**** Input for this task ****

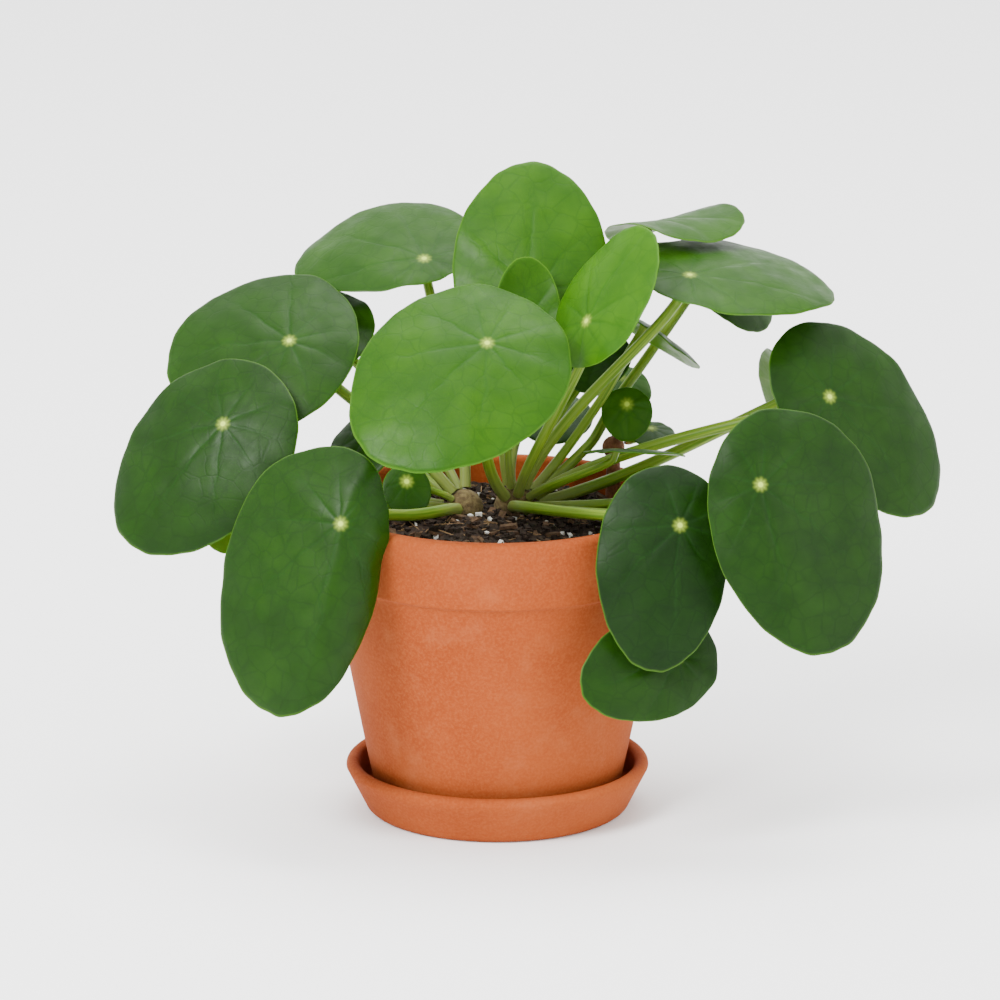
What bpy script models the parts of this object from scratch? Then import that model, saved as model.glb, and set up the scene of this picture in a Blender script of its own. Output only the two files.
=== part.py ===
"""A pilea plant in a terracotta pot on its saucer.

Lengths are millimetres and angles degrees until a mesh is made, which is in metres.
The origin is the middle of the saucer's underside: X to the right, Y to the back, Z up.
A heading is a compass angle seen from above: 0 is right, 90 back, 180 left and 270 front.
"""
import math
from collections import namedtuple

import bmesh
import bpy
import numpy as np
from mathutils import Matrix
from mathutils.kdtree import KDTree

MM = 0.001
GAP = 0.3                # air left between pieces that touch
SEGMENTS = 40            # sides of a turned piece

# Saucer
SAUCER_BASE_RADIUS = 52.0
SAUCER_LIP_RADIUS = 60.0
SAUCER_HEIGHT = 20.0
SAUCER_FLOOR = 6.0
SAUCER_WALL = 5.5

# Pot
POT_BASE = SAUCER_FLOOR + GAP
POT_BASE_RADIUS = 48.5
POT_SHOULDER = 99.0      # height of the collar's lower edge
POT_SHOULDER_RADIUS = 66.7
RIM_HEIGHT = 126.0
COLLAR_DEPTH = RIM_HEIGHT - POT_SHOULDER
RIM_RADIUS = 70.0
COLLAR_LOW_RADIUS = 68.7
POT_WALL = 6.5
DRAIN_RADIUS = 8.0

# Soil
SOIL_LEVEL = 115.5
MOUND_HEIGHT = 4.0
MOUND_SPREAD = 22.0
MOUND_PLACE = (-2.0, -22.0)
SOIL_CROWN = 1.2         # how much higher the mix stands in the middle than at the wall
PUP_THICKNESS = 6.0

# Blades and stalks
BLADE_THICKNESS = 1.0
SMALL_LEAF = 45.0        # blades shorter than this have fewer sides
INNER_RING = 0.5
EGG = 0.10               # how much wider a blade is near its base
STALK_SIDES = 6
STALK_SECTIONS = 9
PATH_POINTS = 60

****
**** Input for this task ****

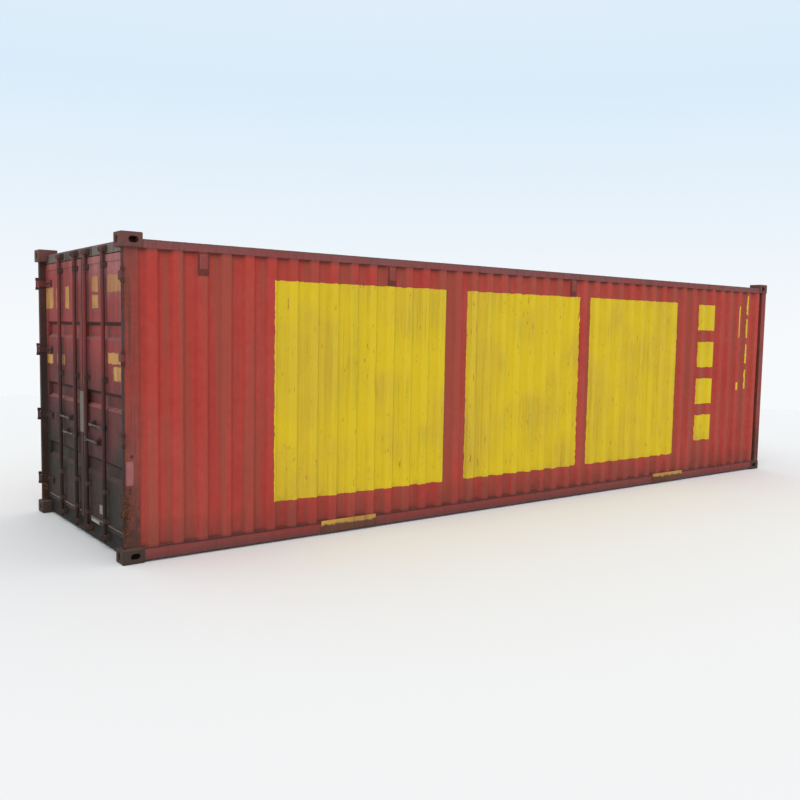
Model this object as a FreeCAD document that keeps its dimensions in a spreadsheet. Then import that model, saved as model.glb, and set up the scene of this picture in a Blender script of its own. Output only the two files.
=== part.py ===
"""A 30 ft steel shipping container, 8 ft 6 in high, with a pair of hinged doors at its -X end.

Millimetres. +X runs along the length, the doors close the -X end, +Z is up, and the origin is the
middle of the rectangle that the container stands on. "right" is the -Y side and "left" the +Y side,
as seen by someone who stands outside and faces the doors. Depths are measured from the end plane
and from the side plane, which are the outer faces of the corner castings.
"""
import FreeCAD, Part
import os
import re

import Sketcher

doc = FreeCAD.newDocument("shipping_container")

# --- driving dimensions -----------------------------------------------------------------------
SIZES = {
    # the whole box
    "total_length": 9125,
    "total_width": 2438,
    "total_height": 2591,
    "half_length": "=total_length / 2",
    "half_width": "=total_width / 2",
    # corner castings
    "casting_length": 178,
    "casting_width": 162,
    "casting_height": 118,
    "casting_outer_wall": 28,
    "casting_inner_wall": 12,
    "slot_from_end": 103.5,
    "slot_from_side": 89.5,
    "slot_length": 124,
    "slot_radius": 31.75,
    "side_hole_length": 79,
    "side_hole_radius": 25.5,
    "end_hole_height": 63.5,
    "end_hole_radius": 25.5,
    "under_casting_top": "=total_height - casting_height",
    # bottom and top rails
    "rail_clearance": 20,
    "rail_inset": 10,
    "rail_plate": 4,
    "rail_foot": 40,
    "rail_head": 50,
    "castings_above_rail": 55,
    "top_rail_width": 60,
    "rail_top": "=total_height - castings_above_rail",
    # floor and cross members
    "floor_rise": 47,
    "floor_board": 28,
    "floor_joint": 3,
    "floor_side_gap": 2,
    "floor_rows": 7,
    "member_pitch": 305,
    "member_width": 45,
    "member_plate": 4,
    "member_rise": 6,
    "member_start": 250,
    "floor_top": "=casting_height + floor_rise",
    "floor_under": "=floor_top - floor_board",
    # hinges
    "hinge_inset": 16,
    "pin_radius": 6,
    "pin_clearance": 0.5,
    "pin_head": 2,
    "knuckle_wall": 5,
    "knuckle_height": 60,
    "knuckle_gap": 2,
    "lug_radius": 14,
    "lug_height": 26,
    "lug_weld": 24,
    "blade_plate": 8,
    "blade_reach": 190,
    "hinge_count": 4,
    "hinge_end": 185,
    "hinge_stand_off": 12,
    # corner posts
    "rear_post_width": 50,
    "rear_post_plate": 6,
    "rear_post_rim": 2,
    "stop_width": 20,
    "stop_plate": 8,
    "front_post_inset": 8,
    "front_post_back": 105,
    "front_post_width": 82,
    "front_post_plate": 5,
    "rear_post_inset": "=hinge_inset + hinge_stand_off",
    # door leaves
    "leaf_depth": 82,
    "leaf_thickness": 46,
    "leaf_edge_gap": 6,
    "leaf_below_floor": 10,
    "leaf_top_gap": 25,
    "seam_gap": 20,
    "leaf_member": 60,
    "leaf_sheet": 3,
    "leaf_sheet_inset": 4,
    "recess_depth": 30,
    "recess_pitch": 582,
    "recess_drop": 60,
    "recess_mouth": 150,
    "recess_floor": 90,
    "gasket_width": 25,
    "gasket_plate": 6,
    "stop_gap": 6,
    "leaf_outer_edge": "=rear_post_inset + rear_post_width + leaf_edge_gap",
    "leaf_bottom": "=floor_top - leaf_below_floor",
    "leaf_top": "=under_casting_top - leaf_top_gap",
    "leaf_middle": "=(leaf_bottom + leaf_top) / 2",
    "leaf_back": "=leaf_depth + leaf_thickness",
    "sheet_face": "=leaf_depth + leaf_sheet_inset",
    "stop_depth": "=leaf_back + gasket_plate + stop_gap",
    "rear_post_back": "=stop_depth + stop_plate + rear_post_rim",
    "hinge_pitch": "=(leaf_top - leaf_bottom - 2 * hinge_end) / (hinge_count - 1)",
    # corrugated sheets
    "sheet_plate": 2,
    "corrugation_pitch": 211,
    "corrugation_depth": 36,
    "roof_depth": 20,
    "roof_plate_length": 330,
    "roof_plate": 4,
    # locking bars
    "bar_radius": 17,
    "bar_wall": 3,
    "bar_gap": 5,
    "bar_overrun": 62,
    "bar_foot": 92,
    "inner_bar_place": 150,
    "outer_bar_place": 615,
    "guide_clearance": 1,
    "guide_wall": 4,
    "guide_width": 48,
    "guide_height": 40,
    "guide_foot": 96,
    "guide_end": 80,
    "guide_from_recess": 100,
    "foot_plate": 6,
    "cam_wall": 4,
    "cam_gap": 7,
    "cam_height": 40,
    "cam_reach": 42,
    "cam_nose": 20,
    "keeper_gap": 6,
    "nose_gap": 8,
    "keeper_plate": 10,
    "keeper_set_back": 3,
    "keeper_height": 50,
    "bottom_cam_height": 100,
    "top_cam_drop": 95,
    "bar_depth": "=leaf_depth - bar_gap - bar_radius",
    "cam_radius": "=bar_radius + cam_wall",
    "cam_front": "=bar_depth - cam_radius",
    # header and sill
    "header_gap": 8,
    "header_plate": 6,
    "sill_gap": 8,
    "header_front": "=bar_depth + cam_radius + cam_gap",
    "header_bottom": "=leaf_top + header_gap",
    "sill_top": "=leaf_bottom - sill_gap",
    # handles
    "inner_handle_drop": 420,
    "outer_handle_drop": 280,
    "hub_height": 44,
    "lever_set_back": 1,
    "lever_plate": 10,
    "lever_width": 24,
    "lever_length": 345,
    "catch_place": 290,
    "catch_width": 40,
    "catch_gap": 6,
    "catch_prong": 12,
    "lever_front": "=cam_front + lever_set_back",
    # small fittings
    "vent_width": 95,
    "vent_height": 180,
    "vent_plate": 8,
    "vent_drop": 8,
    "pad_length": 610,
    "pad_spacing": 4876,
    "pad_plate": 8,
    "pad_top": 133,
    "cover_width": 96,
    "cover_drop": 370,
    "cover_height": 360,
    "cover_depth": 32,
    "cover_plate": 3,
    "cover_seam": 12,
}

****
**** Input for this task ****

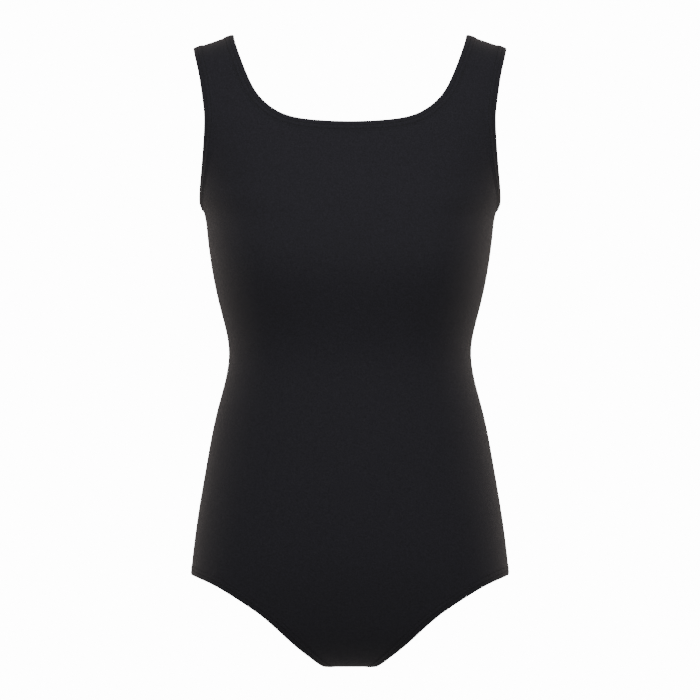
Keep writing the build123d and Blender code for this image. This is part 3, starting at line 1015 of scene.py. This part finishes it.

****

*Aim of the exercise:* Give again only the lines that run from the line with "What bpy script" to the line with "PATH_POINTS = 60". Include both of those lines exactly as written.

*Correct result:*
What bpy script models the parts of this object from scratch? Then import that model, saved as model.glb, and set up the scene of this picture in a Blender script of its own. Output only the two files.
=== part.py ===
"""A pilea plant in a terracotta pot on its saucer.

Lengths are millimetres and angles degrees until a mesh is made, which is in metres.
The origin is the middle of the saucer's underside: X to the right, Y to the back, Z up.
A heading is a compass angle seen from above: 0 is right, 90 back, 180 left and 270 front.
"""
import math
from collections import namedtuple

import bmesh
import bpy
import numpy as np
from mathutils import Matrix
from mathutils.kdtree import KDTree

MM = 0.001
GAP = 0.3                # air left between pieces that touch
SEGMENTS = 40            # sides of a turned piece

# Saucer
SAUCER_BASE_RADIUS = 52.0
SAUCER_LIP_RADIUS = 60.0
SAUCER_HEIGHT = 20.0
SAUCER_FLOOR = 6.0
SAUCER_WALL = 5.5

# Pot
POT_BASE = SAUCER_FLOOR + GAP
POT_BASE_RADIUS = 48.5
POT_SHOULDER = 99.0      # height of the collar's lower edge
POT_SHOULDER_RADIUS = 66.7
RIM_HEIGHT = 126.0
COLLAR_DEPTH = RIM_HEIGHT - POT_SHOULDER
RIM_RADIUS = 70.0
COLLAR_LOW_RADIUS = 68.7
POT_WALL = 6.5
DRAIN_RADIUS = 8.0

# Soil
SOIL_LEVEL = 115.5
MOUND_HEIGHT = 4.0
MOUND_SPREAD = 22.0
MOUND_PLACE = (-2.0, -22.0)
SOIL_CROWN = 1.2         # how much higher the mix stands in the middle than at the wall
PUP_THICKNESS = 6.0

# Blades and stalks
BLADE_THICKNESS = 1.0
SMALL_LEAF = 45.0        # blades shorter than this have fewer sides
INNER_RING = 0.5
EGG = 0.10               # how much wider a blade is near its base
STALK_SIDES = 6
STALK_SECTIONS = 9
PATH_POINTS = 60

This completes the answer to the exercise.